Despite Nutt's plea, Masoli's expressed graduate study interest in parks and recreation, significantly, isn't at issue. Nor is his ability to transfer, accept a scholarship, practice with the team, pursue his chosen course of graduate study, or play football. All the NCAA has limited with this ruling is the year that Masoli can play, 2011 instead of 2010.
That seems eminently fair. After all, if Nutt really is in the "people-helping business" now he'll have two years to help Masoli at Ole Miss instead of one.
Plus if Masoli is so enamored with parks and recreation at Ole Miss, he can work on that graduate degree for a year and take the field for the Rebels come 2011. If he isn't, then he can sit out a year back at Oregon and be eligible to play there in 2011, assuming coach Chip Kelly is willing to take him back.

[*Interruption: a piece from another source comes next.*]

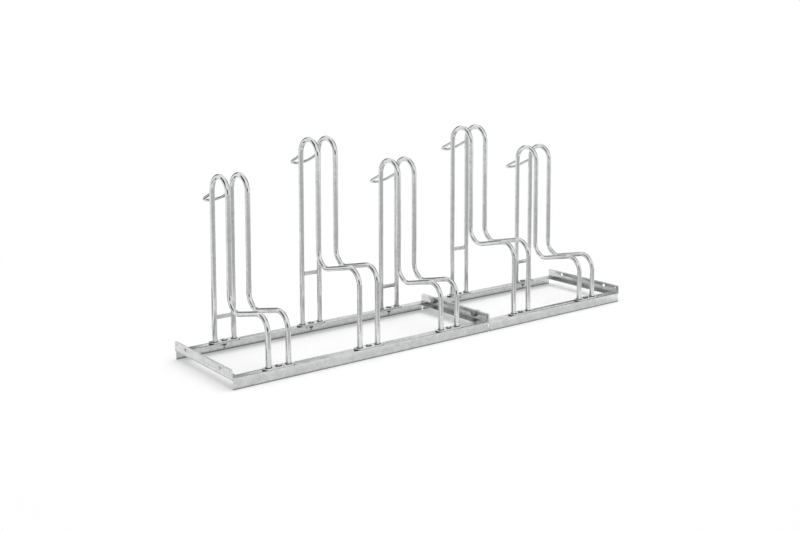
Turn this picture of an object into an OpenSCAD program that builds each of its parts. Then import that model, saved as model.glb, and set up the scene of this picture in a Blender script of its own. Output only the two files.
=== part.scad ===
// Floor bike rack with bicycle places at two heights in turn.
// Two modules stand end to end, bolted together where they meet.
// +X runs along the rack, -Y is the side where the bicycles roll in, the floor is z = 0.
// The origin lies on the floor, in the middle of the outer box.

/* [Places] */
// Distance from one place to the next
place_pitch = 350; // [260:10:500]
// Places in the left module
place_count_a = 3; // [1:1:4]
// Places in the right module
place_count_b = 2; // [1:1:3]
// Overall height of a low place's hoops
low_hoop_h = 618; // [560:1:760]
// Middle height of a low place's front step
low_step_z = 185; // [165:1:230]
// How much higher every second place is
high_rise = 100; // [0:5:160]

/* [Base frame] */
// Depth over the front and rear rails
rack_depth = 388; // [350:1:460]
// Leg of the steel angle
angle_leg = 35; // [32:1:50]
// Thickness of the steel angle
angle_t = 3; // [2:0.5:4]
// Inside bend radius of the steel angle
angle_bend_r = 0.5; // [0.5:0.5:1.5]
// Rounding of a cross angle's upper corners
angle_corner_r = 8; // [2:1:9]

/* [Holes of the cross angles] */
// Diameter of the holes that join two modules
joint_hole_d = 13; // [11:0.5:14]
// Joint hole's axis from the outside of the rail
joint_hole_inset = 77; // [50:1:110]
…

Or he can leave school and pursue a career as he sees fit without playing college football again. What he can't do is skip his football punishment by leaping from one school to another without sitting out a year because of the graduate transfer rule. As I wrote last month, I'm not against Jeremiah Masoli using the transfer rule to his benefit, but upon closer examination, I think the NCAA ruled correctly in this case. The only way that Masoli could play football this year wasn't just by exploiting a rule, but by exploiting the intent of a rule that already exploited a rule. Eventually, that was just too much exploitation. Even for the NCAA.
It's easy to criticize the NCAA, but in this case that criticism is misguided. The NCAA made the correct ruling on Jeremiah Masoli and used his particular precedent to avoid expanding the intent of an already abused rule. Sometimes, believe it or not, the NCAA makes the right decision.